# [Objective]
Quote exactly the lines spanning from the top of the data below to the line that contains "silicone: milky clear", including both.

# [Material]
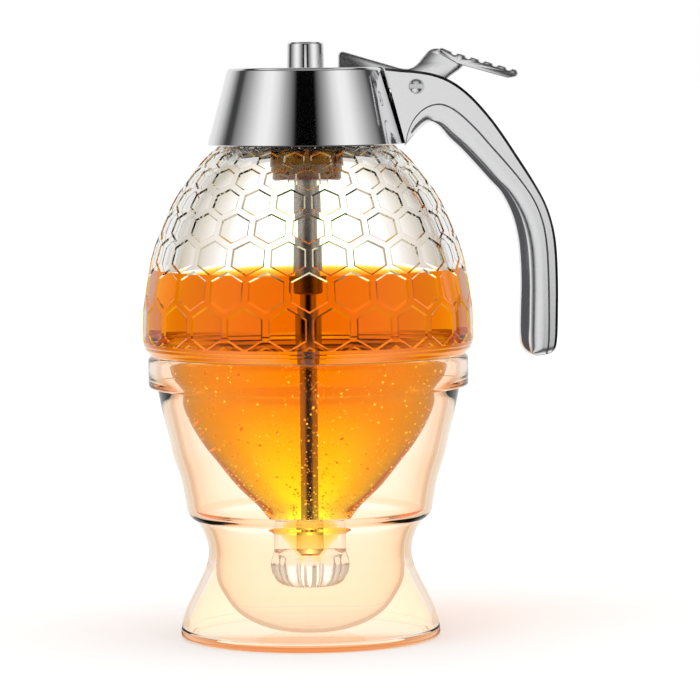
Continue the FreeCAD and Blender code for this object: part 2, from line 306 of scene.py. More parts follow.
# Clear finishes. Most bend light less than the real material does, because they render too dark with its IOR.
acrylic = clearFinish("clearAcrylic", {"ior": 1.49})  # moulded acrylic: glassy and colourless
reliefLook = {"ior": 1.4, "wallsDeep": 3, "mirror": "#A0A0A0"}  # the far side's cells hardly show
reliefAcrylic = clearFinish("reliefAcrylic", reliefLook)  # moulded acrylic: clear, bright cells
shadedEdgeAcrylic = clearFinish("reliefPaintedShadeEdge", {**reliefLook, "colour": "#CDC096"})  # a straw tint on the cells' sunk walls: painted shade for the lines round the cells
paintedGlowEdge = clearFinish("reliefPaintedGlowEdge", {**reliefLook, "colour": "#FFC24A", "glow": 0.22})  # amber lines with a painted glow, on the cells' lower walls below the honey's level
funnelAcrylic = clearFinish("funnelAcrylic", {"ior": 1.16})  # moulded acrylic: a thin clear rim round honey
wetAcrylic = clearFinish("wettedAcrylic", {"ior": 1.0})  # wetted by honey: no surface to see
standAcrylic = clearFinish("standAcrylic", {  # moulded acrylic: clear, a little peach where it is thick
    "ior": 1.16, "depthTint": "#FFDDAE", "density": 70, "raysDeep": 12})
cupAcrylic = clearFinish("peachAcrylic", {  # tinted acrylic: a peach veil
    "ior": 1.13, "depthTint": "#FDCA90", "density": 120, "raysDeep": 12})
baseAcrylic = clearFinish("amberAcrylic", {  # tinted acrylic: an amber foot
    "ior": 1.08, "depthTint": "#FFC560", "density": 32, "raysDeep": 12})
honeyFinish = clearFinish("clearHoney", {  # runny honey: yellow where it is thin, deep orange where thick
    # metal mirrors the honey as a flat grey painted glow
    "ior": 1.0, "depthTint": "#FBEA00", "density": 138, "paintedMirrorGlow": "#5E5E60"})
bubbleFinish = clearFinish("airBubble", {  # air in honey: matt amber dots, their brightness a painted glow
    "colour": "#FFD24A", "roughness": 0.3, "ior": 1.0, "clear": 0.0, "glow": 0.45})
silicone = clearFinish("clearSilicone", {"roughness": 0.1, "ior": 1.41})  # moulded silicone: milky clear

# Metals. Their grain is drawn coarser than it is, so that it shows.
collarHoneyReflection = metalFinish("collarPaintedHoneyReflection", {  # metal tinted warm brown: a painted reflection of the honey in the band under the cap
    "colour": "#74501F", "rough": (0.08, 0.1), "bump": 0.0, "grainMm": 0.6, "stretch": (1, 1, 1)})
chrome = metalFinish("polishedChrome", {  # polished chrome plate: crisp light and dark bands
    "colour": "#D6D6D7", "rough": (0.06, 0.10), "bump": 0.02, "grainMm": 0.4, "stretch": (1, 1, 1)})
satin = metalFinish("satinChrome", {  # satin chrome plate: softer and paler bands
    "colour": "#E2E2E3", "rough": (0.12, 0.2), "bump": 0.03, "grainMm": 0.25, "stretch": (1, 1, 1)})
edgeDarkReflection = metalFinish("paintedDarkReflectionMetal", {  # dark metal: a painted dark reflection, the thin line along the handle's outer edge
    "colour": "#45423F", "rough": (0.12, 0.2), "bump": 0.02, "grainMm": 0.25, "stretch": (1, 1, 1)})
steel = metalFinish("drawnSteel", {  # drawn steel: dull, with its grain along the tube
    "colour": "#A39A8C", "rough": (0.2, 0.28), "bump": 0.02, "grainMm": 0.6, "stretch": (1, 1, 0.1)})
print("finishes ready")


# The jar. Lists of pairs are points on an outline: radius and height.
jar = {
    "domeMiddle": 89.0, "domeRadius": 47.89, "domeRise": 63.0, "domeWall": 2.5,
    "reliefLow": 86.2, "reliefHigh": 142.4,
    "rowHeights": [81.1, 91.9, 102.6, 111.9, 120.1, 127.3, 133.7, 138.8, 143.1],
    "cellsRound": 24, "cellTurn": 1.2, "rib": 1.7, "cellBevel": 0.4, "cellDepth": 0.5, "cellFlat": 0.75,
    "funnel": [(38.3, 72.0), (35.3, 64.0), (31.0, 56.7), (26.3, 50.3), (20.1, 43.0), (13.6, 36.4),
               (10.5, 31.2)],
    "funnelWall": 2.0, "funnelLow": 26.0, "funnelTop": 81.5, "wetLow": 21.5,
    "lobes": 10, "lobeDepth": 0.9, "lobesLow": 14.6, "lobesTop": 24.4, "nozzleBore": 1.7,
    "rimGap": 0.25, "neckGap": 0.15,  # between the relief and the turned wall, closed by a seam
    "neckRadius": 22.0, "neckBore": 19.5, "neckTop": 155.0,
}
honey = {"level": 106.0, "intoWall": 0.3, "creep": 0.7}
rodRadius = 2.2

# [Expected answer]
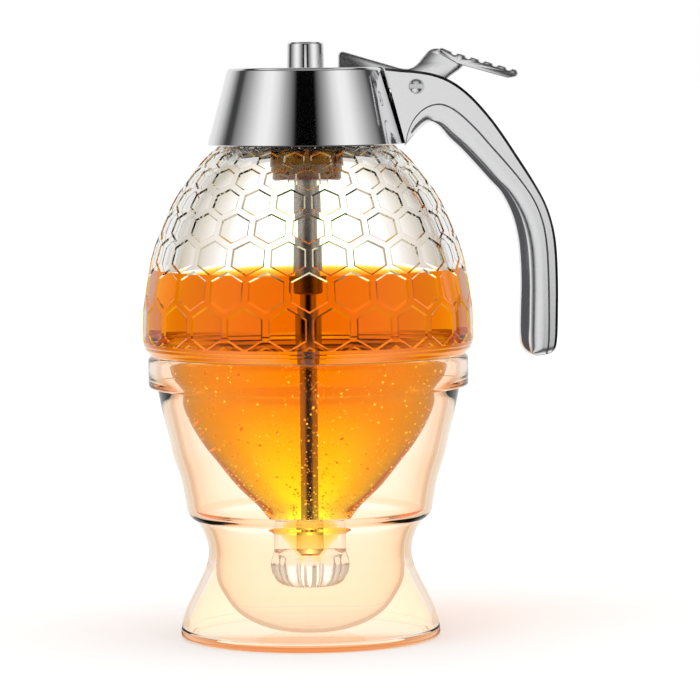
Continue the FreeCAD and Blender code for this object: part 2, from line 306 of scene.py. More parts follow.
# Clear finishes. Most bend light less than the real material does, because they render too dark with its IOR.
acrylic = clearFinish("clearAcrylic", {"ior": 1.49})  # moulded acrylic: glassy and colourless
reliefLook = {"ior": 1.4, "wallsDeep": 3, "mirror": "#A0A0A0"}  # the far side's cells hardly show
reliefAcrylic = clearFinish("reliefAcrylic", reliefLook)  # moulded acrylic: clear, bright cells
shadedEdgeAcrylic = clearFinish("reliefPaintedShadeEdge", {**reliefLook, "colour": "#CDC096"})  # a straw tint on the cells' sunk walls: painted shade for the lines round the cells
paintedGlowEdge = clearFinish("reliefPaintedGlowEdge", {**reliefLook, "colour": "#FFC24A", "glow": 0.22})  # amber lines with a painted glow, on the cells' lower walls below the honey's level
funnelAcrylic = clearFinish("funnelAcrylic", {"ior": 1.16})  # moulded acrylic: a thin clear rim round honey
wetAcrylic = clearFinish("wettedAcrylic", {"ior": 1.0})  # wetted by honey: no surface to see
standAcrylic = clearFinish("standAcrylic", {  # moulded acrylic: clear, a little peach where it is thick
    "ior": 1.16, "depthTint": "#FFDDAE", "density": 70, "raysDeep": 12})
cupAcrylic = clearFinish("peachAcrylic", {  # tinted acrylic: a peach veil
    "ior": 1.13, "depthTint": "#FDCA90", "density": 120, "raysDeep": 12})
baseAcrylic = clearFinish("amberAcrylic", {  # tinted acrylic: an amber foot
    "ior": 1.08, "depthTint": "#FFC560", "density": 32, "raysDeep": 12})
honeyFinish = clearFinish("clearHoney", {  # runny honey: yellow where it is thin, deep orange where thick
    # metal mirrors the honey as a flat grey painted glow
    "ior": 1.0, "depthTint": "#FBEA00", "density": 138, "paintedMirrorGlow": "#5E5E60"})
bubbleFinish = clearFinish("airBubble", {  # air in honey: matt amber dots, their brightness a painted glow
    "colour": "#FFD24A", "roughness": 0.3, "ior": 1.0, "clear": 0.0, "glow": 0.45})
silicone = clearFinish("clearSilicone", {"roughness": 0.1, "ior": 1.41})  # moulded silicone: milky clear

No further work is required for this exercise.